Na avaliação do pesquisador e professor do curso de Ciências Sociais da Pontifícia Universidade Católica em Minas Gerais (PUC-MG), Luis Flávio Sapori, a APAC não substituirá o modelo prisional convencional. “A APAC será sempre uma alternativa, principalmente por causa do viés religioso que o condenado é obrigado a aceitar. Este é, de alguma maneira, o principal impeditivo para que a associação se torne um modelo amplo e irrestrito, que possa substituir um modelo de estado”.
Ainda de acordo com Sapori, a APAC necessita do sistema convencional para garantir sua disciplina interna. “A ameaça constante da transferência do preso para o convencional funciona como recurso de controle, de garantia de que ele vá se adequar a toda disciplina.

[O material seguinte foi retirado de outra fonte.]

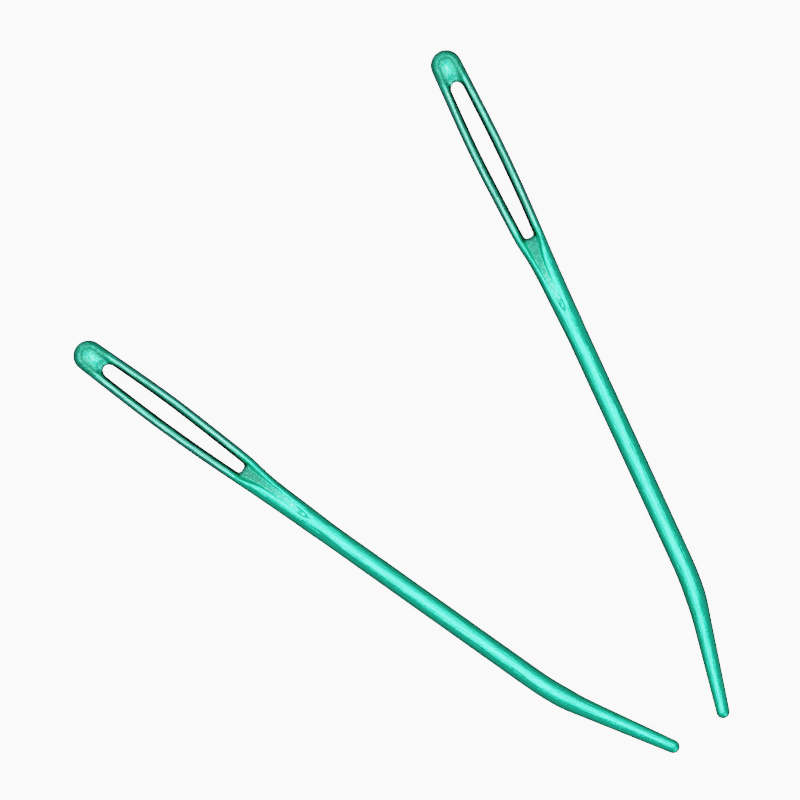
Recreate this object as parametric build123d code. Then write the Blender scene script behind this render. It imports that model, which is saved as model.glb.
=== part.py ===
from build123d import *
from collections import namedtuple
from math import acos, atan2, cos, degrees, hypot, radians, sin, sqrt
import os

# A pair of bent-tip yarn needles, lying side by side with their points close together.
# Each needle is one length of drawn aluminium wire. One end is pressed between two dies
# into a long eye with a trough along each face. The other end is bent and tapered to a
# blunt round point. All sizes are in millimetres.

# Wire and the bent, tapered end
wire_diameter = 2.1
straight_length = 54.6  # from the end of the head to the start of the bend
bend_radius = 27.0  # of the wire's centre line
full_bend_angle = 7.6  # degrees of the bend where the wire keeps its full diameter
neck_bend_angle = 4.2  # degrees of the bend where it narrows to the neck
neck_diameter = 1.83
tip_length = 10.05  # from the end of the bend to the end of the point
tip_diameter = 1.32  # of the round end

# Plan of the eye: its width from side to side, and how far its middle stands off the
# wire's axis, towards the side that the point bends to
head_width = 3.05
head_offset = 0.60
belly_width = 3.47
belly_offset = 0.46
cheek_width = 3.26
cheek_offset = 0.32
throat_width = 2.94
throat_offset = 0.25
shoulder_width = 2.56
shoulder_offset = 0.12
nose_width = 2.28
nose_offset = 0.04

# Slot for the yarn, and the rail that runs round it
rail_width = 1.0
slot_start = 3.22  # from the end of the head
slot_length = 16.75
slot_corner = 0.40  # radius of its two corners on the wire's side
belly_place = 0.40  # share of the slot's length where the eye is widest
cheek_place = 0.76  # share of the slot's length where the eye starts to close

# Section of the eye, and the trough that a die presses along each face
eye_thickness = 1.50  # over the rails
web_thickness = 0.70  # between the floors of the two troughs
floor_margin = 0.10  # how much narrower than the slot the floor is, on each side
floor_crown = 0.12  # how much the floor rises in its middle, as a share of its width
floor_share = 0.55  # share of the trough's width that is floor, past the slot
flank_draft = 0.15  # how steeply a flank still rises past the crest
shoulder_run = 2.3  # from the slot to the end of the shoulder
shoulder_thickness = 1.80
shoulder_trough = 1.30  # width of the trough there
shoulder_depth = 0.45  # and its depth
trough_run = 7.9  # from the slot to the trough's pointed end
nose_length = 0.9  # of the pointed end itself
nose_thickness = 2.05
nose_trough = 0.40  # width of the trough where its pointed end starts
nose_depth = 0.12  # and its depth there
point_trough = 0.06  # width of the trough at the very end
fade_run = 3.0  # from the trough's end to the full round wire
section_spacing = 1.7  # between the sections that shape the eye

# How the two needles lie
first_direction = -35.36  # degrees from +X, head to point, of the first needle's shank
fan_angle = 29.85  # degrees between the two shanks
tip_gap = 4.56  # clear distance between the two round points
tip_gap_direction = 34.95  # degrees from +X, from the first point to the second

# Worked out from the sizes above
wire_radius = wire_diameter / 2
slot_end = slot_start + slot_length
trough_end = slot_end + trough_run
eye_end = trough_end + fade_run
die_clearance = wire_radius  # how far the cutting forms stand clear of the metal

# One section of the pressed wire: where it is, its width, how far it stands off the axis,
# its thickness over the crests of the rails, and the trough's width from crest to crest,
# its floor's width and its depth
Section = namedtuple("Section", "x, width, offset, thickness, trough, floor, depth")


def eye_section(x, width, offset):
    """A section beside the slot, where the trough fills all that the two rails leave."""
    floor = width - 2 * rail_width - 2 * floor_margin
    depth = (eye_thickness - web_thickness) / 2
    return Section(x, width, offset, eye_thickness, width - rail_width, floor, depth)


def run_out_section(x, width, offset, thickness, trough, depth):
    """A section past the slot, where the trough narrows to its point."""
    return Section(x, width, offset, thickness, trough, floor_share * trough, depth)


nose_place = trough_end - nose_length
head = eye_section(head_width / 2, head_width, head_offset)
belly = eye_section(slot_start + belly_place * slot_length, belly_width, belly_offset)
cheek = eye_section(slot_start + cheek_place * slot_length, cheek_width, cheek_offset)
throat = eye_section(slot_end, throat_width, throat_offset)
shoulder = run_out_section(
    slot_end + shoulder_run,
    shoulder_width,
    shoulder_offset,
    shoulder_thickness,
    shoulder_trough,
    shoulder_depth,
)
nose = run_out_section(nose_place, nose_width, nose_offset, nose_thickness, nose_trough, nose_depth)
wire_end = Section(eye_end, wire_diameter, 0, wire_diameter, 0, 0, 0)
eye_keys = [head, belly, cheek, throat, shoulder, nose]


def slopes(keys, i):
    """Rate of change of every size at one key section, from the sections beside it."""
    before, after = keys[max(i - 1, 0)], keys[min(i + 1, len(keys) - 1)]
    return [(c - a) / (after.x - before.x) for a, c in zip(before, after)]


def section_at(keys, x):
    """The section at any place along the wire, on smooth curves through the key sections."""
    i = max(k for k in range(len(keys) - 1) if k == 0 or keys[k].x <= x)
    run = keys[i + 1].x - keys[i].x
    t = (x - keys[i].x) / run
    from_a, from_b = (1 + 2 * t) * (1 - t) ** 2, (3 - 2 * t) * t**2
    turn_a, turn_b = run * t * (1 - t) ** 2, run * (t - 1) * t**2
    ends = zip(keys[i], keys[i + 1], slopes(keys, i), slopes(keys, i + 1))
    return Section(*[from_a * a + from_b * b + turn_a * da + turn_b * db for a, b, da, db in ends])


def even_sections(keys):
    """Evenly spaced sections from the first key section to the last."""
    length = keys[-1].x - keys[0].x
    count = round(length / section_spacing)
    return [section_at(keys, keys[0].x + length * i / count) for i in range(count + 1)]


def across(section):
    """The plane square to the wire at a section, with its X across the eye and its Y up."""
    return Plane(origin=(section.x, section.offset, 0), x_dir=(0, 1, 0), z_dir=(1, 0, 0))


def round_headed(faces):
    """A bar through faces along the wire, whose head end is its first face spun half round."""
    spin = Axis((head.x, head.offset, 0), (0, 0, 1))
    one_half = across(head) * Pos(head.width, 0) * Rectangle(2 * head.width, 8 * wire_diameter)
    return revolve(faces[0] & one_half, spin, 180) + loft(faces)


def oval(section):
    """The pressed wire's outer form, an ellipse that meets the crests of the rails."""
    height = section.thickness / 2 / sqrt(1 - (section.trough / section.width) ** 2)
    quarters = [
        EllipticalCenterArc((0, 0), section.width / 2, height, start, arc_size=90)
        for start in (0, 90, 180, 270)
    ]
    return across(section) * make_face(quarters)


def trough_profile(section):
    """What a die clears: a crowned floor, and round flanks that pass out over the crests."""
    crest, top = section.trough / 2, section.thickness / 2
    floor, low = section.floor / 2, top - section.depth
    side = section.width / 2 + die_clearance
    rise = top + flank_draft * (side - crest)
    t = sqrt((crest - floor) / (side - floor))  # where along the flank the crest lies
    bulge = (top - (1 - t) ** 2 * low - t**2 * rise) / (2 * t * (1 - t))
    lid = wire_radius + 2 * die_clearance
    flank = Bezier((floor, low), (floor, bulge), (side, rise))
    wall = Line((side, rise), (side, lid))
    crown = low + floor_crown * section.floor
    bottom = Bezier((-floor, low), (0, 2 * crown - low), (floor, low))
    ceiling = Line((side, lid), (-side, lid))
    edges = [bottom, flank, wall, ceiling, mirror(wall, Plane.YZ), mirror(flank, Plane.YZ)]
    return across(section) * make_face(edges)


def trough():
    """The trough of the upper face: round-ended in the head, pointed at its end on the wire."""
    body = [trough_profile(s) for s in even_sections(eye_keys)]
    point_depth = nose_depth / 2
    tip = nose._replace(x=trough_end, trough=point_trough, floor=floor_share * point_trough, depth=point_depth)
    return round_headed(body) + loft([body[-1], trough_profile(tip)])


def slot():
    """The yarn's slot: round at the head, bowed like the eye, nearly square towards the wire."""
    mouth = head.width / 2 - rail_width
    bowed = [(s.x, s.offset, s.width / 2 - rail_width) for s in (belly, cheek, throat)]
    edge = [(slot_start + mouth, head_offset, mouth), *bowed]
    upper = Spline(*[(x, offset + half) for x, offset, half in edge])
    lower = Spline(*[(x, offset - half) for x, offset, half in edge])
    round_end = ThreePointArc(upper @ 0, (slot_start, head_offset), lower @ 0)
    square_end = Line(upper @ 1, lower @ 1)
    outline = make_face([upper, square_end, lower, round_end])
    corners = outline.vertices().filter_by_position(Axis.X, slot_end - slot_corner, slot_end + slot_corner)
    return extrude(fillet(corners, slot_corner), wire_diameter, both=True)


def bent_end():
    """The wire's bend, the neck that narrows in it, and the long taper to a round point."""
    start = Plane(origin=(eye_end, 0, 0), x_dir=(0, 1, 0), z_dir=(1, 0, 0))
    shank = extrude(start * Circle(wire_radius), straight_length - eye_end)
    centre = (straight_length, bend_radius)
    full = CenterArc(centre, bend_radius, -90, full_bend_angle)
    necking = CenterArc(centre, bend_radius, full_bend_angle - 90, neck_bend_angle)
    bend = sweep((full ^ 0) * Circle(wire_radius), path=full)
    neck = sweep(
        [(necking ^ 0) * Circle(wire_radius), (necking ^ 1) * Circle(neck_diameter / 2)],
        path=necking,
        multisection=True,
    )
    return shank + bend + neck + point(necking ^ 1)


def point(seat):
    """A cone that runs tangent into a ball, standing on the end of the bend."""
    ball = tip_diameter / 2
    reach = tip_length - ball
    base = neck_diameter / 2
    slope = acos(ball / hypot(reach, base)) - atan2(reach, base)
    rim = (ball * cos(slope), reach + ball * sin(slope))
    profile = make_face(
        [
            Line((0, 0), (base, 0)),
            Line((base, 0), rim),
            CenterArc((0, reach), ball, degrees(slope), 90 - degrees(slope)),
            Line((0, tip_length), (0, 0)),
        ]
    )
    return seat * revolve(Plane.XZ * profile, Axis.Z)


def needle():
    """One needle, its shank along +X, its point bent towards +Y, its eye flat on the XY plane."""
    spread_wire = round_headed([oval(s) for s in even_sections(eye_keys)])
    fade = loft([oval(s) for s in even_sections([nose, wire_end])])
    upper = trough()
    eye = spread_wire + fade - upper - mirror(upper, Plane.XY) - slot()
    return eye + bent_end()


def point_middle():
    """The middle of the round point, in the needle's own frame."""
    bend = radians(full_bend_angle + neck_bend_angle)
    reach = tip_length - tip_diameter / 2
    x = straight_length + bend_radius * sin(bend) + reach * cos(bend)
    y = bend_radius * (1 - cos(bend)) + reach * sin(bend)
    return Vector(x, y, 0)


def laid(shape, middle, direction, place):
    """A needle turned to its direction, with the middle of its round point at a place."""
    return Pos(*place) * Rot(Z=direction) * Pos(*-middle) * shape


one = needle()
middle = point_middle()
over = Rot(X=180)
between_points = tip_gap + tip_diameter
second_place = Vector(between_points, 0, 0).rotate(Axis.Z, tip_gap_direction)
left_needle = laid(one, middle, first_direction, Vector(0, 0, 0))
right_needle = laid(over * one, Vector(middle.X, -middle.Y, 0), first_direction - fan_angle, second_place)

# The wires lie on the table, and the origin is on the table under the middle of the pair
centre = Compound([left_needle, right_needle]).bounding_box().center()
to_origin = Pos(-centre.X, -centre.Y, wire_radius)
os.makedirs("parts", exist_ok=True)
for name, shape in (("left_needle", left_needle), ("right_needle", right_needle)):
    export_step(to_origin * shape, f"parts/{name}.step")
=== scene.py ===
from math import acos, atan2, cos, hypot, pi, radians, sin, sqrt

import bmesh
import bpy
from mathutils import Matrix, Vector


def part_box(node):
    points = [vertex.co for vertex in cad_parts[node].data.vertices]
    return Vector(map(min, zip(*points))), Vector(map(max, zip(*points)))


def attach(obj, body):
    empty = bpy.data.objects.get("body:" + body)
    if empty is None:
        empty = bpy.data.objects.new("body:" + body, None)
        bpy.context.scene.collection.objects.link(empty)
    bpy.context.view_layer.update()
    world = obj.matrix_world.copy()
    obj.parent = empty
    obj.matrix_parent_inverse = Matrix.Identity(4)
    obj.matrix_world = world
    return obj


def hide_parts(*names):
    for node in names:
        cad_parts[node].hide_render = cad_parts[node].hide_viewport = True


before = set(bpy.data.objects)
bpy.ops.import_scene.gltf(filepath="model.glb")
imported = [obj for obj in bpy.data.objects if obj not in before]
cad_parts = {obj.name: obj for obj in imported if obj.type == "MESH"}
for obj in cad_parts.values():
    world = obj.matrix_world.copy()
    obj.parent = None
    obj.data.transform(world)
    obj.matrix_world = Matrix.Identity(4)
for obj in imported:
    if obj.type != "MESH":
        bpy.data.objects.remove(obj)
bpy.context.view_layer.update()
bpy.ops.object.select_all(action="DESELECT")

# Left needle: one length of drawn aluminium wire, dyed green and anodised. It is drawn out
# here as a plain round tube, pressed into an eye at one end, and bent and tapered at the
# other, in millimetres with the shank on the X axis, and then laid in its place.
wire_radius = 1.05
straight_length = 54.6
bend_radius = 27.0
full_bend = radians(7.6)
neck_bend = radians(4.2)
neck_radius = 0.915
tip_length = 10.05
tip_radius = 0.66
slot_start = 3.22
slot_end = 19.97
trough_end = 27.87
fade_end = 30.87
ring_points = 44
quarter_points = ring_points // 4

# Sections of the pressed wire: place along it, width, offset to the side the point bends
# to, thickness over the rails, and how far apart the crests are, with the floor's width,
# its depth below the crests and the height of its crown
head = (1.525, 3.05, 0.60, 1.46, 1.94, 1.10, 0.13, 0.15)
belly = (9.92, 3.47, 0.46, 1.50, 2.62, 1.47, 0.47, 0.00)
cheek = (15.95, 3.26, 0.32, 1.50, 2.40, 1.26, 0.47, 0.00)
throat = (slot_end, 2.94, 0.25, 1.50, 1.94, 0.94, 0.44, 0.02)
shoulder = (22.27, 2.56, 0.12, 1.80, 1.12, 0.58, 0.26, 0.02)
waist = (24.2, 2.40, 0.07, 1.94, 0.80, 0.40, 0.10, 0.02)
nose = (26.3, 2.30, 0.05, 2.04, 0.62, 0.22, 0.05, 0.00)
notch = (27.35, 2.26, 0.04, 2.06, 0.48, 0.26, 0.17, 0.00)
trough_tip = (trough_end, 2.24, 0.03, 2.07, 0.12, 0.06, 0.02, 0.00)
pressed = [head, belly, cheek, throat, shoulder, waist, nose, notch, trough_tip]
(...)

A APAC não é tão simples quanto parece. Não é algo ao qual qualquer criminoso se disponha, mas há algo sedutor que é seu caráter de humanizar”, avalia.
Expansão
As APACS estão presentes em 23 países. No Brasil são 49, sendo 39 em Minas Gerais, uma no Rio Grande do Norte, seis no Maranhão e duas no Paraná, que pode ter mais de 40, superando o número mineiro de acordo com o gerente de metodologia da FBAC, Roberto Donizetti.
Segundo Donizetti, no Paraná, o número de APACS pode chegar a oito este ano, já que o Governo do Estado está adaptando e reformando alguns prédios desativados, o que é um processo mais rápido. Ele espera que, em breve, o estado iguale ou supere o número de unidades em Minas Gerais.